Extract, word for word, every line from the one containing "Write the OpenSCAD" through the one containing "the -X side.", with both end lines kept.

3D code data
[BEGIN]
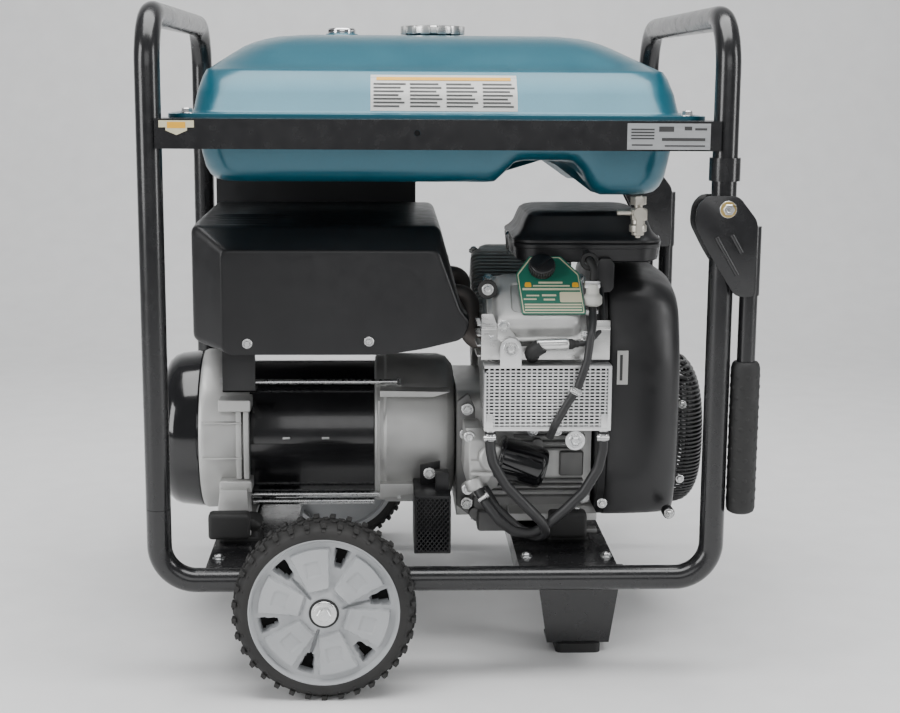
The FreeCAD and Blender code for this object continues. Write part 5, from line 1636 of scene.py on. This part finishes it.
def filter_adapter():
    body = [at(44, -196, 334), at(66, -196, 334), at(92, -196, 312), at(98, -196, 280),
            at(92, -196, 246),
            at(74, -196, 236), at(50, -196, 244), at(42, -196, 270)]
    cap = [at(52, -206, 318), at(66, -206, 318), at(82, -206, 302), at(86, -206, 278), at(78, -206, 258),
           at(60, -206, 252), at(50, -206, 264), at(50, -206, 300)]
    bm = bmesh.new()
    add_loft(bm, [[p + inward(68) for p in body], body, cap])
    parts = [finish_mesh("adapter_body", bm, 2.0, 30)]
    parts.append(block("adapter_rib", at(52, -213, 283), at(88, -204, 289), 1.5, 2))
    parts.append(block("adapter_rib", at(52, -213, 266), at(84, -204, 272), 1.5, 2))
    parts.append(turned("adapter_boss", [(0, 0), (21, 0), (21, 6), (18, 9), (0, 9)], at(82, -204, 292),
                        (0.3, -1, 0), 30))
    parts.append(turned("pressure_switch", [(0, 0), (12, 0), (12.6, 2), (12.6, 15), (11, 17), (5, 18),
                                            (5, 25), (0, 25)],
                        at(54, -212, 262), (0.35, -0.2, -1), 30))
    for x, z in ((50, 322), (80, 312), (48, 244)):
        parts.append(turned("lug", [(0, 0), (9, 0), (9, 10), (7.5, 12), (0, 12)], at(x, -190, z), NEAR,
                            24))
    paint_all(parts, "cast")
    can = turned("filter_can", [(0, 0), (29, 0), (32, 2), (32.5, 5), (31, 7), (31, 62), (29.5, 68),
                                (26, 72), (18, 74),
                                (0, 74.5)], at(*CAN_START), CAN_WAY, 64, 0.6)
    can.data.materials.append(PAINT["gloss_black"])
    return join("filter_and_adapter", parts + [can])


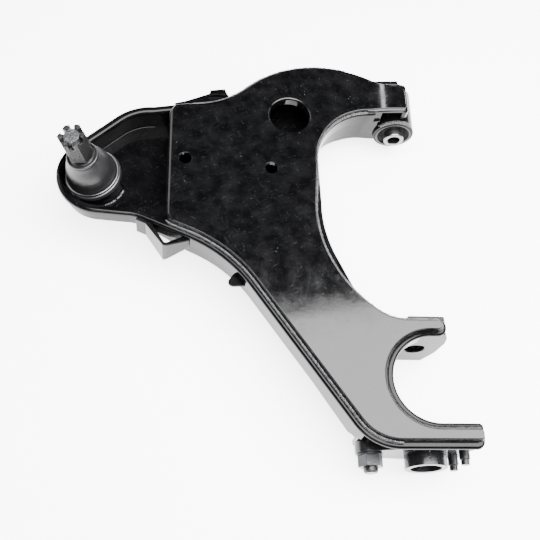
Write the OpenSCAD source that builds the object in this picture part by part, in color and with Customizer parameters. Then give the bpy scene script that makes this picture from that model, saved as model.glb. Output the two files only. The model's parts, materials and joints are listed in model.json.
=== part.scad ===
// Lower control arm: a welded box-section arm with a ball joint at its outer end, a rubber
// bush at the front inner end and a fork with a bolted torsion bar anchor at the rear.
// Origin: centre of the front bush. +Y: pivot axis, towards the front. +Z: out of the top
// plate. The ball joint lies on the -X side.

/* [Arm] */
// Distance from the pivot axis to the ball centre
ball_reach = 324; // [290:1:400]
// How far the ball centre lies behind the front bush centre
ball_setback = 113; // [105:1:122]
// Distance from the front bush centre to the outer face of the fork ear
pivot_span = 282; // [265:1:345]
// Height of the top plate's upper face above the pivot axis
plate_top = 50; // [44:0.5:62]
// Thickness of the top plate
plate_t = 4.5; // [3:0.1:6]
// Sheet thickness of the lower pan
pan_t = 3.5; // [2.5:0.1:4.5]
// Width of the pan's outer rim, from its edge to the pan wall
rim_w = 10; // [8:0.5:12]
// Height of the pan's turned-down outer skirt
skirt_h = 17; // [10:0.5:24]
// Height of the skirt around the ball joint
skirt_end_h = 7; // [5:0.5:12]
// Height of the skirt at the heel, where the rear leg begins
skirt_heel_h = 42; // [24:0.5:44]
// Height of the main box's underside above the pivot axis
pan_bottom = 0; // [-4:0.5:8]
// How far the saddle hangs below the box at the front bush
saddle_drop = 16; // [8:0.5:18]
// Height of the pocket floor's underside above the pivot axis
pocket_bottom = 17; // [10:0.5:22]
// Radius of the large hole in the top plate
access_hole_r = 21; // [16:0.5:26]
// Radius of the two small gauge holes in the top plate
gauge_hole_r = 6.5; // [4:0.25:8]
// Downward bend of the top plate over the front bush
nose_bend = 10; // [0:1:14]

/* [Front bush] */
// Length of the welded bush tube
tube_len = 50; // [40:1:60]
// Outer radius of the bush tube
tube_r = 22.7; // [21:0.1:27]
// Wall thickness of the bush tube
tube_t = 2.7; // [2:0.1:3.5]
// Wall thickness of the bush's steel outer shell
shell_t = 1.8; // [1.2:0.1:2.5]
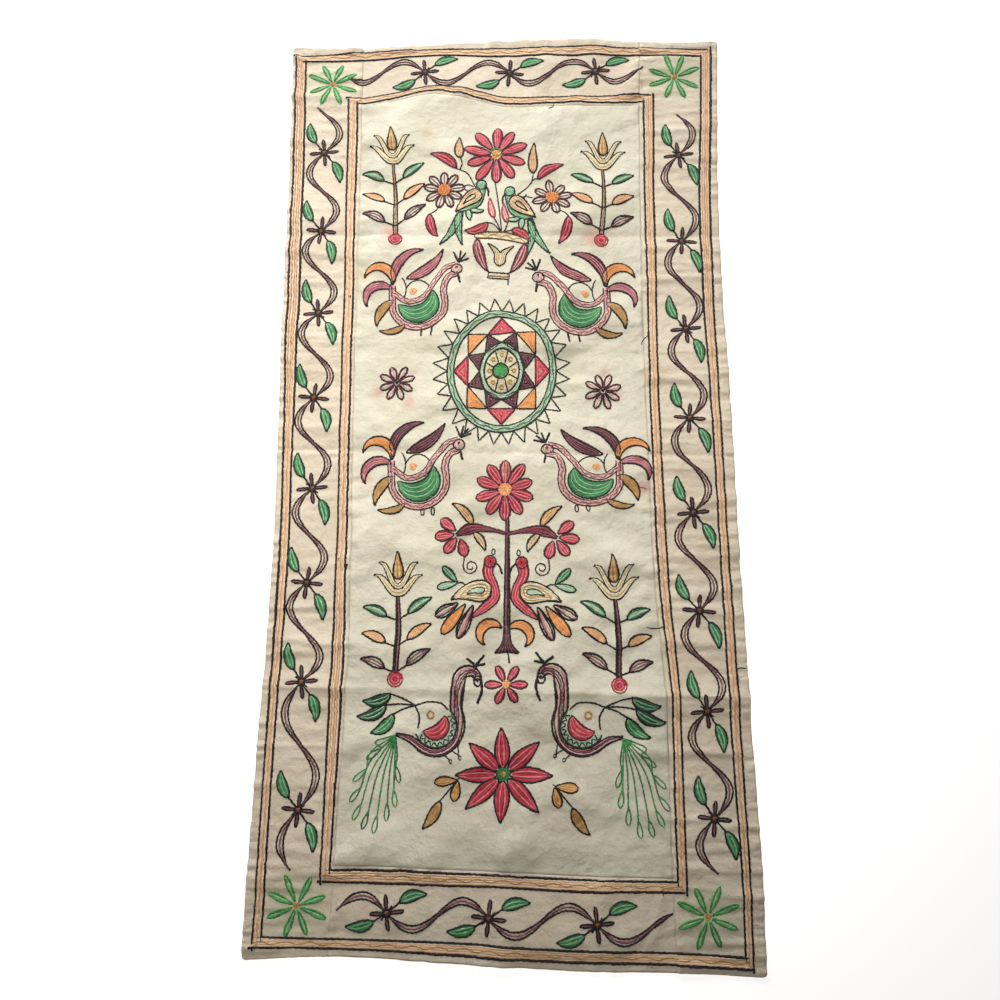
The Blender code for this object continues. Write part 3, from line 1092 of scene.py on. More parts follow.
# %% Vase
def vase():
    rim_top = curve([(-27, 43), (-22, 47), (0, 50), (22, 46), (27, 41)])
    rim_bottom = curve([(-27, 43), (-24, 40), (0, 42), (23, 39), (27, 41)])
    shape(rim_top, rim_bottom, "ochre_dark", ("cream",))
    rim_wave = wavy(curve([(-24, 43.5), (0, 46), (24, 42)]), 1.5, 13)
    sew("tan", rim_wave, 1.2, straight=True, rise=0.5)
    for side in (-1, 1):
        sew("dark", [(side * 25, 40), (side * 21, 22), (side * 10, 6)], 1.4)
        blade((side * 24, 39), (side * 11, 7), side * 3, 10, "maroon", ("crimson", "plum", "blush"))
        outer = curve([(0, 13), (side * 5, 17), (side * 6, 26), (side * 13, 35)])
        inner = curve([(0, 14), (0, 22), (side * 2, 29), (side * 13, 35)])
        fill(outer, inner, ("cream", "tan"), trim=0.0)
        sew("dark", outer, 1.6, straight=True, rise=0.1)
        sew("dark", [(0, 27), (side * 4, 31), (side * 13, 35)], 1.6, rise=0.2)
    sew("dark", [(-10, 6), (10, 6), (11, 0), (-11, 0), (-10, 6)], 1.5, straight=True)
    fill(np.array([(-10, 5), (10, 5)]), np.array([(-10, 1), (10, 1)]), ("cream", "tan"), trim=0.0)
    sew("dark", [(10, 0), (10, -6)], 1.5)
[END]
# Correct result
Write the OpenSCAD source that builds the object in this picture part by part, in color and with Customizer parameters. Then give the bpy scene script that makes this picture from that model, saved as model.glb. Output the two files only. The model's parts, materials and joints are listed in model.json.
=== part.scad ===
// Lower control arm: a welded box-section arm with a ball joint at its outer end, a rubber
// bush at the front inner end and a fork with a bolted torsion bar anchor at the rear.
// Origin: centre of the front bush. +Y: pivot axis, towards the front. +Z: out of the top
// plate. The ball joint lies on the -X side.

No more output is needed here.